▶ **MATERIAL TO PROCESS**
************
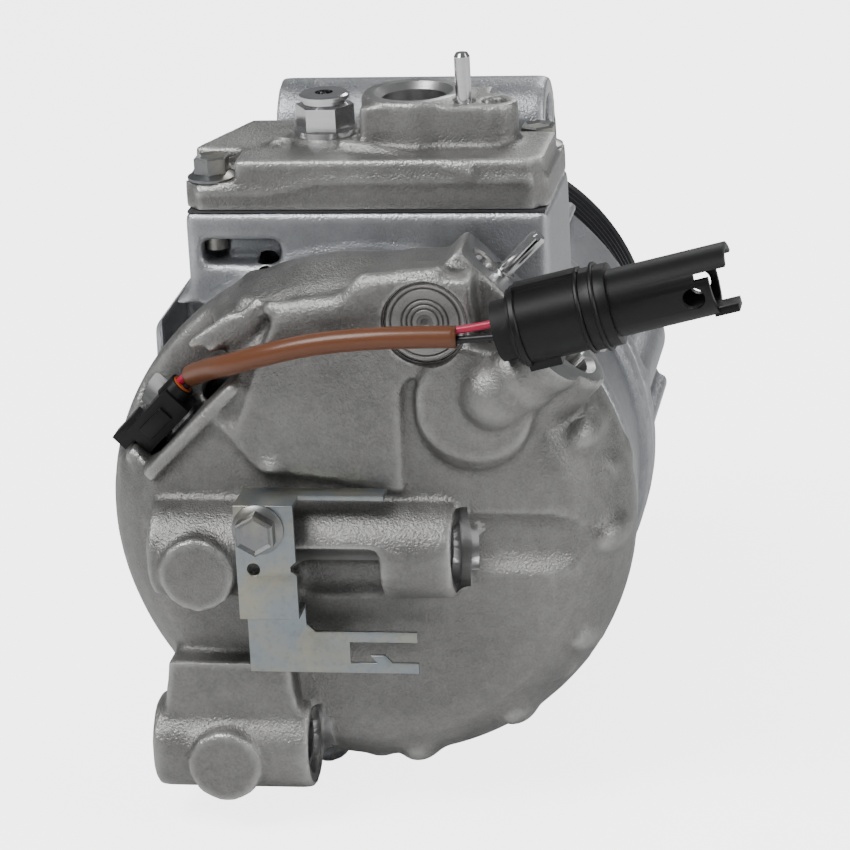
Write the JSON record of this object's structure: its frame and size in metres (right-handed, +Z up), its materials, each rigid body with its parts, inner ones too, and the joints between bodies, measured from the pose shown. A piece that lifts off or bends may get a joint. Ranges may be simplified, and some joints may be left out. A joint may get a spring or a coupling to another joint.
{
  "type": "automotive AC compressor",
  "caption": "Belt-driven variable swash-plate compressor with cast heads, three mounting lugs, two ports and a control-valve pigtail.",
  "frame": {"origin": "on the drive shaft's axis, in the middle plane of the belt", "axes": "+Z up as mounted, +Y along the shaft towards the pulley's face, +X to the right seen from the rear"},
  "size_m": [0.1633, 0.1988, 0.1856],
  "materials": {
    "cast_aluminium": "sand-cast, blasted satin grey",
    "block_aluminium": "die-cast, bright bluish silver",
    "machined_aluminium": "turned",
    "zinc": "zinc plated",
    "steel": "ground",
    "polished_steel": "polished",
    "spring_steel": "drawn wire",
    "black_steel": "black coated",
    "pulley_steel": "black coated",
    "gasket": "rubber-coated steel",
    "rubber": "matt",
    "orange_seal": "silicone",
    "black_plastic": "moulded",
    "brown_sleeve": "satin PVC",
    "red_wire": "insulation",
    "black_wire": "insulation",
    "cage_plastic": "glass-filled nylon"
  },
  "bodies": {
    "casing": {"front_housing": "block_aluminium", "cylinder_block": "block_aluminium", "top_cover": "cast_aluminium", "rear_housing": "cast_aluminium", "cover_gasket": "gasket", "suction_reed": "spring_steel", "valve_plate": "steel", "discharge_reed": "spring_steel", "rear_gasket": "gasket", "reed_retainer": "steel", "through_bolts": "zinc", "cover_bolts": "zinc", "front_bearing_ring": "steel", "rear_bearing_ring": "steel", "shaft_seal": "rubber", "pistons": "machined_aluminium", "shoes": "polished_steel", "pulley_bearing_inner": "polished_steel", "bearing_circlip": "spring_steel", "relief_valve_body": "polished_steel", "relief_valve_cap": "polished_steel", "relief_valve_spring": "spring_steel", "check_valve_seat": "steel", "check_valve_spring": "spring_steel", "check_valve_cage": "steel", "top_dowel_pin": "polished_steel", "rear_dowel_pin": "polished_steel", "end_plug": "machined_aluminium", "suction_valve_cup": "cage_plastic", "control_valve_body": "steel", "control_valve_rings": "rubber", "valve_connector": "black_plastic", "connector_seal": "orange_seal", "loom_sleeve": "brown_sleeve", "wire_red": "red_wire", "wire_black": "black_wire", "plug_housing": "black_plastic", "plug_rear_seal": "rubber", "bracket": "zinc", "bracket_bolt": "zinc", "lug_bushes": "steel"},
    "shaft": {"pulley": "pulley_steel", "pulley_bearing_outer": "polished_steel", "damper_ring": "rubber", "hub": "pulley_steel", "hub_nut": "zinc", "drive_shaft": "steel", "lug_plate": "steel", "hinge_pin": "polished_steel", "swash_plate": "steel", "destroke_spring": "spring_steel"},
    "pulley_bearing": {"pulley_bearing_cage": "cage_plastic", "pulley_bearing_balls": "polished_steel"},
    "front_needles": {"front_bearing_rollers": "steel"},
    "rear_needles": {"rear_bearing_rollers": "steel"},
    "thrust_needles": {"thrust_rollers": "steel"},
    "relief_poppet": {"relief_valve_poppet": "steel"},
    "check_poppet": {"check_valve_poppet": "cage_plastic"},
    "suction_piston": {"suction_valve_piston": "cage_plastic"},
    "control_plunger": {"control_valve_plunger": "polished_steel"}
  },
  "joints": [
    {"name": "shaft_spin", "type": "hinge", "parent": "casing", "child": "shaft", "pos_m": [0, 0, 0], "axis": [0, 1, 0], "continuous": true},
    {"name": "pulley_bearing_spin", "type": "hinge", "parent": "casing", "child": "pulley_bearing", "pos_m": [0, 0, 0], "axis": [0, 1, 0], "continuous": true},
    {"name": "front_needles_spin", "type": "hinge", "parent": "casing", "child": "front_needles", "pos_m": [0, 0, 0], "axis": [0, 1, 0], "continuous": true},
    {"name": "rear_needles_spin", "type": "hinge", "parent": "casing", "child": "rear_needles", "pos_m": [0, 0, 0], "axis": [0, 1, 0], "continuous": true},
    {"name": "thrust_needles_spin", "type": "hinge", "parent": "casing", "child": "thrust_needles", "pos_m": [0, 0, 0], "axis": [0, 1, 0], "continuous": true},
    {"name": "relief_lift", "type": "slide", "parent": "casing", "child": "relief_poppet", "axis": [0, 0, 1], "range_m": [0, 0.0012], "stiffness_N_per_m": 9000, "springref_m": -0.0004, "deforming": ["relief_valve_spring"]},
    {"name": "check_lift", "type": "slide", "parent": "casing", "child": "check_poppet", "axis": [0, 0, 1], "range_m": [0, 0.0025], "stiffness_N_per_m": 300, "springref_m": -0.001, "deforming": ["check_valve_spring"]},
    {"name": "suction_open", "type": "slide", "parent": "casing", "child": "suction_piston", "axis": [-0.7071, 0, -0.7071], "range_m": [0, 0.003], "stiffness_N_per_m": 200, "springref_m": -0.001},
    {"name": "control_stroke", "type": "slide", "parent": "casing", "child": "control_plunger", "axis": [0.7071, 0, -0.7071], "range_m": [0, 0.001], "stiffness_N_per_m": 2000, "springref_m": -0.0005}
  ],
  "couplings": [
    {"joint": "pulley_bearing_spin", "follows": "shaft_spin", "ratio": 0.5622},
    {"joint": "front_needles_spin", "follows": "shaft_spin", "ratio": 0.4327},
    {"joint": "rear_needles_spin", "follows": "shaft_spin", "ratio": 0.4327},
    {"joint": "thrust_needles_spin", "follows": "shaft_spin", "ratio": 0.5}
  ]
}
************
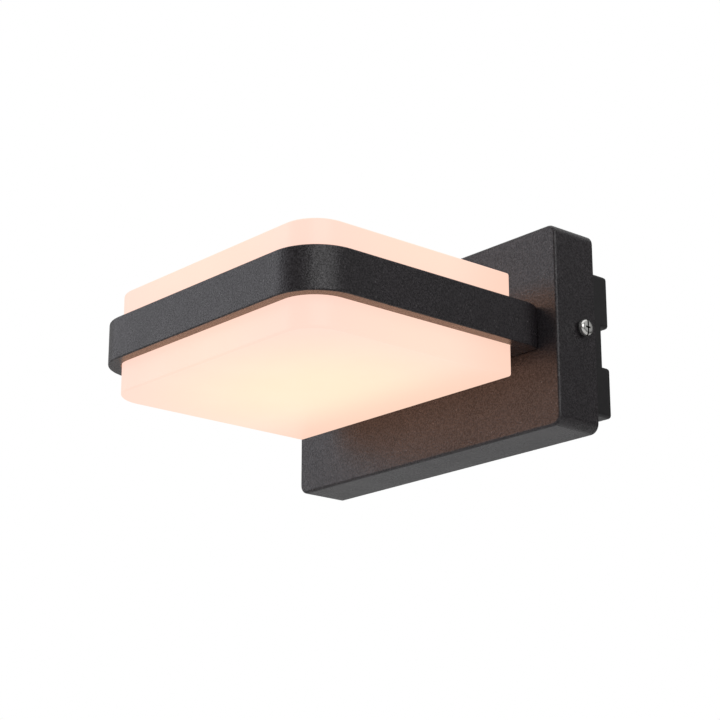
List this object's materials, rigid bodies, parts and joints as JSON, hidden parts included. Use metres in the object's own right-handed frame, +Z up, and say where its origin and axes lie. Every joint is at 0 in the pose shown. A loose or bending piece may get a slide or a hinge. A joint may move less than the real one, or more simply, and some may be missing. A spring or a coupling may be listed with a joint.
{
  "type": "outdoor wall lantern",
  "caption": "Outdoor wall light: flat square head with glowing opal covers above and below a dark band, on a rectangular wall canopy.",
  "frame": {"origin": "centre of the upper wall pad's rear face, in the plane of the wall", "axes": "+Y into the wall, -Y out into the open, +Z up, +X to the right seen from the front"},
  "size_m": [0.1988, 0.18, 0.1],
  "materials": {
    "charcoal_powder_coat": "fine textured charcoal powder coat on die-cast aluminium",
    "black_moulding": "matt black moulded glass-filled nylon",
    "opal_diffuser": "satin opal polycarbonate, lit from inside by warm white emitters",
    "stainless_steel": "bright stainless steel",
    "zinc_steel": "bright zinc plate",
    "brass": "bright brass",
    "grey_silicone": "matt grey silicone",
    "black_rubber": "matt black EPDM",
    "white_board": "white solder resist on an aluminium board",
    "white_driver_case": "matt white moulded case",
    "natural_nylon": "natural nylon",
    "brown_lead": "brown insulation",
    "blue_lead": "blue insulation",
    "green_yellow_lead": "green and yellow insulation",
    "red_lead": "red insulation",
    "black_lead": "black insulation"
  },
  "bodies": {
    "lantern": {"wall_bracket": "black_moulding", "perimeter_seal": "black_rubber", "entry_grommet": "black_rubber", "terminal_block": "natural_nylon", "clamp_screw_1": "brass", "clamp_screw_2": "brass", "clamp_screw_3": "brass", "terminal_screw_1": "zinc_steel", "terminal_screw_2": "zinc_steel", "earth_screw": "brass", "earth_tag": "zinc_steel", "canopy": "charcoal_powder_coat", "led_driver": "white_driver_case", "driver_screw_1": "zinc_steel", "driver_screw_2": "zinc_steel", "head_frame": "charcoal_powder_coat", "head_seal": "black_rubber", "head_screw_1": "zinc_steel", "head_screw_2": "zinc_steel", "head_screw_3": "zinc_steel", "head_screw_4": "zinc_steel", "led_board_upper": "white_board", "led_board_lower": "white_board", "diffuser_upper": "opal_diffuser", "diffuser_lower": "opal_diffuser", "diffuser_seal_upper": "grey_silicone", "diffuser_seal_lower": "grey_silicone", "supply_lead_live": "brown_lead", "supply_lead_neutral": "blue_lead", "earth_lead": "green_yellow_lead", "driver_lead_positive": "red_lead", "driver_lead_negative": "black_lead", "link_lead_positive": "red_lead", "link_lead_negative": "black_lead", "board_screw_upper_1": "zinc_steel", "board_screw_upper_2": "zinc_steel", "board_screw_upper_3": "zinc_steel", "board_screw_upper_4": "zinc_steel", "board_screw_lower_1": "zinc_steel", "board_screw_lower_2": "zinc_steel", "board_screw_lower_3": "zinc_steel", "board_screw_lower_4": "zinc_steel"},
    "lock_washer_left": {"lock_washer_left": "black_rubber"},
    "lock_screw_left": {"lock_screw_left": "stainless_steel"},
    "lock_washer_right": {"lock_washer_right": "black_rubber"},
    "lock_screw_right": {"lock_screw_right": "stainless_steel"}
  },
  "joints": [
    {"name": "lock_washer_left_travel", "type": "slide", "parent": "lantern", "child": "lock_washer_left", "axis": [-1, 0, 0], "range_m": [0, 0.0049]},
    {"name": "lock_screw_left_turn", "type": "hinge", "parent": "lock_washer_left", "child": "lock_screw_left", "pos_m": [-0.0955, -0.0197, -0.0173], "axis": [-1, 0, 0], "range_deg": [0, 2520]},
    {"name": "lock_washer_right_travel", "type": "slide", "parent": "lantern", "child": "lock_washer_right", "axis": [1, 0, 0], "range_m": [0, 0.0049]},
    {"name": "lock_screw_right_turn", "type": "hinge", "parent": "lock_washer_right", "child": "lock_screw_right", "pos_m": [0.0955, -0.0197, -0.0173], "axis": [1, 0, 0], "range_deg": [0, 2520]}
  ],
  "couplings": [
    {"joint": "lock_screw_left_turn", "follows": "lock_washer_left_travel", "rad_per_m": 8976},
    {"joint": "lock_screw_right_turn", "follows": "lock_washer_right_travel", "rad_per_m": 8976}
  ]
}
************
▶ **PROMPT**
Choose all lines containing the string "slide" and copy them out.

▶ **RESPONSE TO THIS EXERCISE**
    {"name": "relief_lift", "type": "slide", "parent": "casing", "child": "relief_poppet", "axis": [0, 0, 1], "range_m": [0, 0.0012], "stiffness_N_per_m": 9000, "springref_m": -0.0004, "deforming": ["relief_valve_spring"]},
    {"name": "check_lift", "type": "slide", "parent": "casing", "child": "check_poppet", "axis": [0, 0, 1], "range_m": [0, 0.0025], "stiffness_N_per_m": 300, "springref_m": -0.001, "deforming": ["check_valve_spring"]},
    {"name": "suction_open", "type": "slide", "parent": "casing", "child": "suction_piston", "axis": [-0.7071, 0, -0.7071], "range_m": [0, 0.003], "stiffness_N_per_m": 200, "springref_m": -0.001},
    {"name": "control_stroke", "type": "slide", "parent": "casing", "child": "control_plunger", "axis": [0.7071, 0, -0.7071], "range_m": [0, 0.001], "stiffness_N_per_m": 2000, "springref_m": -0.0005}
List this object's materials, rigid bodies, parts and joints as JSON, hidden parts included. Use metres in the object's own right-handed frame, +Z up, and say where its origin and axes lie. Every joint is at 0 in the pose shown. A loose or bending piece may get a slide or a hinge. A joint may move less than the real one, or more simply, and some may be missing. A spring or a coupling may be listed with a joint.
    {"name": "lock_washer_left_travel", "type": "slide", "parent": "lantern", "child": "lock_washer_left", "axis": [-1, 0, 0], "range_m": [0, 0.0049]},
    {"name": "lock_washer_right_travel", "type": "slide", "parent": "lantern", "child": "lock_washer_right", "axis": [1, 0, 0], "range_m": [0, 0.0049]},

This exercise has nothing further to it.